1.1 Glossary

This document uses the following terms:

802.1p: A 3-bit field within the IEEE 802.1Q frame format (see [IEEE802.1Q]) that can be used to specify user priority on IEEE 802.1D networks.

available bandwidth: A term used to describe the maximum throughput that a flow between two hosts can achieve in the presence of cross-traffic.

bottleneck bandwidth: A term used to describe the maximum throughput that a flow between two hosts can achieve in the absence of cross-traffic.

Digital Living Network Alliance (DLNA): A cross-industry organization of leading consumer electronics, computing industry, and mobile device companies, which are focused on delivering interoperability guidelines to allow entertainment devices in the home to operate with each other. DLNA has embraced WMM for its QoS strategy.

initiator: A device that initiates a qWave-WD or qWave session.

ISO/OSI reference model: The International Organization for Standardization Open Systems Interconnection (ISO/OSI) reference model is a layered architecture (plan) that standardizes levels of service and types of interaction for computers that are exchanging information through a communications network. Also called the OSI reference model.

network byte order: The order in which the bytes of a multiple-byte number are transmitted on a network, most significant byte first (in big-endian storage). This may or may not match the order in which numbers are normally stored in memory for a particular processor.

network socket: An endpoint of a bidirectional process-to-process communication flow across an IP based network, such as the Internet. A socket is an interface between an application process or thread and the TCP/IP protocol stack provided by the operating system.

one-way delay (OWD): One-way delay is the measure of time it takes for a network packet to reach its destination.

Quality of Service (QoS): A set of technologies that do network traffic manipulation, such as packet marking and reshaping.

sink: A device that is the target of a qWave-WDsession.
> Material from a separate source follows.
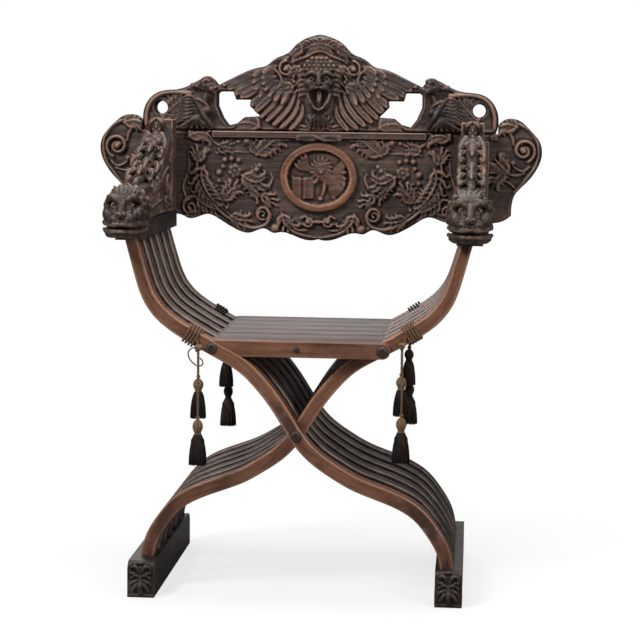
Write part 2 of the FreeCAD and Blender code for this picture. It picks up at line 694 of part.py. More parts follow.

TCP data stream: A logically contiguous data buffer provided by an application to TCP.

Wi-Fi Multimedia (WMM®): WMM enables Wi-Fi access points to prioritize traffic and optimizes the way shared network resources are allocated among different applications. For more details, see [WF-WMM1.2].

MAY, SHOULD, MUST, SHOULD NOT, MUST NOT: These terms (in all caps) are used as defined in [RFC2119]. All statements of optional behavior use either MAY, SHOULD, or SHOULD NOT.